The Tony Bennett show at the Palace Theatre is sold out. Gnash your teeth on the 16th if you don't already own a ticket. (Or console yourself with a road trip to Cincinnatti the next day for a guitarfest featuring Eric Clapton and Jimmie Vaughan.)
Chicago's Blue Meanies are a fun mix of funk and alternative rock. Check them out with Louisville's own groove thang, Voodoo Love Taxi, on Oct. 19 at the Butchertown Pub.
If you like things a bit more cutting edge, venture over to the Brewery's Thunderdome for Hole, Courtney Love's rock-punk ensemble.
"You've Lost That Lovin' Feelin'," "Unchained Melody," "Ebb Tide," and "(You're My) Soul and Inspiration" are some of the hits of the Righteous Brothers, visiting the Palace Theatre on Oct. 21. If blue-eyed soul is your cup of joe, then this is your show, not Hole.
And probably not the Cows. The band visits Butchertown Pub on Oct. 25, one night before the pleasant Southern rock band Jupiter Coyote plays the same venue.
Performers who sit behind a piano are at a disadvantage. It limits their mobility and their stage presence.
But it has never prevented Marcia Ball from bowling away audiences with her Cajun-tinged blues music.
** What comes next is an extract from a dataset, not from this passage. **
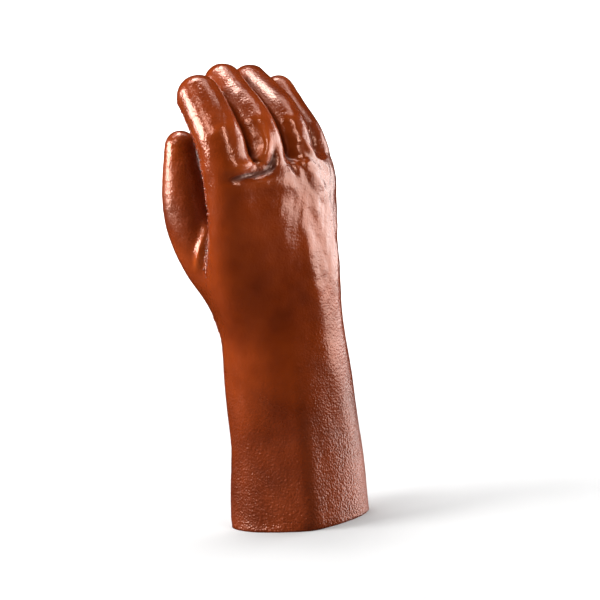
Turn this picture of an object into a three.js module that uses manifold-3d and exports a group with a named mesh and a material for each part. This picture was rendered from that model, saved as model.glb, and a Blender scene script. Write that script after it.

An annual favorite at the Waterside blues festival, Ball returns to town for a concert at Jim Porter's Good Time Emporium on Oct. 27.
A guitar-mandolin combo called Duo Capriccioso is coming to the U of L School of Music on October 30. These folks were the closing act at the 1994 Bundesmusikfest in Shoneck, Germany last May. You may not be impressed, but Mike Schroeder, founder of the Louisville Mandolin Orchestra, sure is, so much so that the LMO is sponsoring the duo' appearance, which starts at 3 p.m. at the School of Music's recital hall. Schroeder calls them, "the world's premiere guitar and mandolin duo," and he knows about these things.